- Date: 19–24 February
- Edition: 5th
- Draw: 32S / 32Q / 16D
- Surface: Hard
- Location: Cuernavaca, Mexico

Champions

Singles
- Dennis Novikov

Doubles
- Roberto Maytín / Fernando Romboli
| Morelos Open |

= 2018 Morelos Open =

The 2018 Morelos Open, known as Morelos Open Crédito Real, was a professional tennis tournament played on outdoor hard courts. It was the fifth edition of the tournament which was part of the 2018 ATP Challenger Tour. It took place in Cuernavaca, Mexico between 19–24 February 2018.

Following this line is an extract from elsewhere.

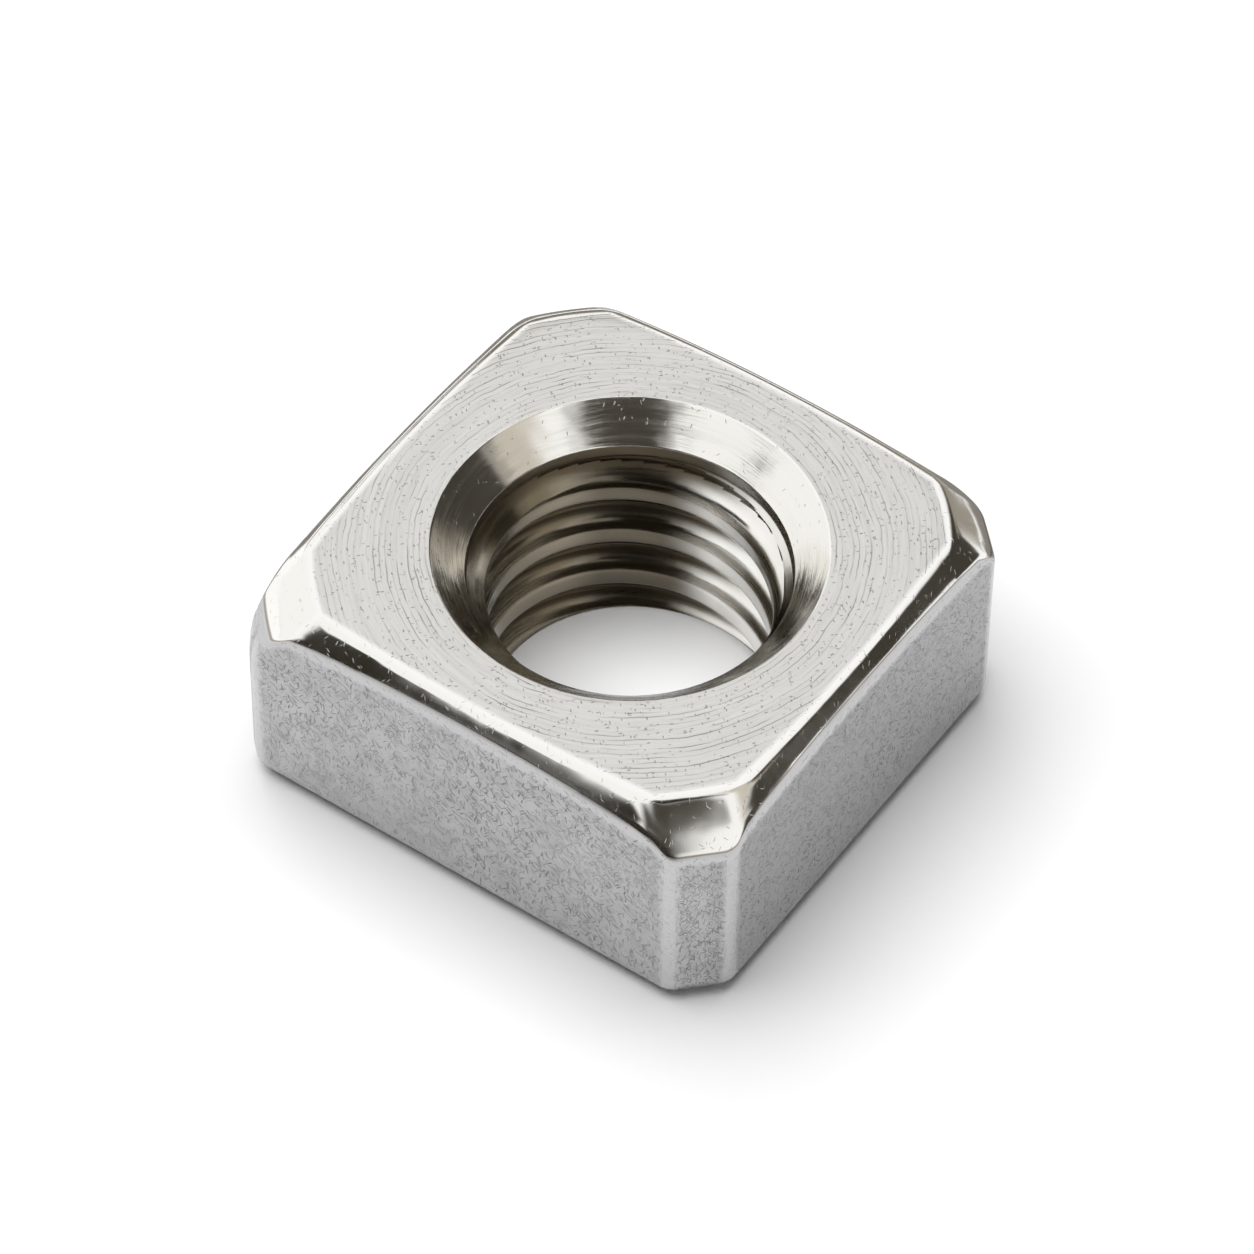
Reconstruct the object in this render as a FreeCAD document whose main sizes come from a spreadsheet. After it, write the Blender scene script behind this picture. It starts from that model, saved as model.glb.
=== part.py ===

== Singles main draw entrants ==
=== Seeds ===

| Country | Player | Rank^{1} | Seed |
|---|---|---|---|
| SVK | Andrej Martin | 130 | 1 |
| USA | Kevin King | 183 | 2 |
| USA | Dennis Novikov | 193 | 3 |
| USA | Evan King | 196 | 4 |
| ESA | Marcelo Arévalo | 209 | 5 |
| AUS | Thanasi Kokkinakis | 216 | 6 |
| SRB | Peđa Krstin | 230 | 7 |
| KAZ | Dmitry Popko | 254 | 8 |

- ^{1} Rankings as of 12 February 2018.

=== Other entrants ===
The following players received wildcards into the singles main draw:
- MEX Tigre Hank
- AUS Thanasi Kokkinakis
- MEX Luis Patiño
- MEX Manuel Sánchez

The following players received entry from the qualifying draw:
- DOM Roberto Cid Subervi
- GER Sebastian Fanselow
- ECU Emilio Gómez
- MEX Gerardo López Villaseñor

== Champions ==
=== Singles ===

- USA Dennis Novikov def. CHI Christian Garín 6–4, 6–3.

=== Doubles ===

- VEN Roberto Maytín / BRA Fernando Romboli def. USA Evan King / USA Nathan Pasha 7–5, 6–3.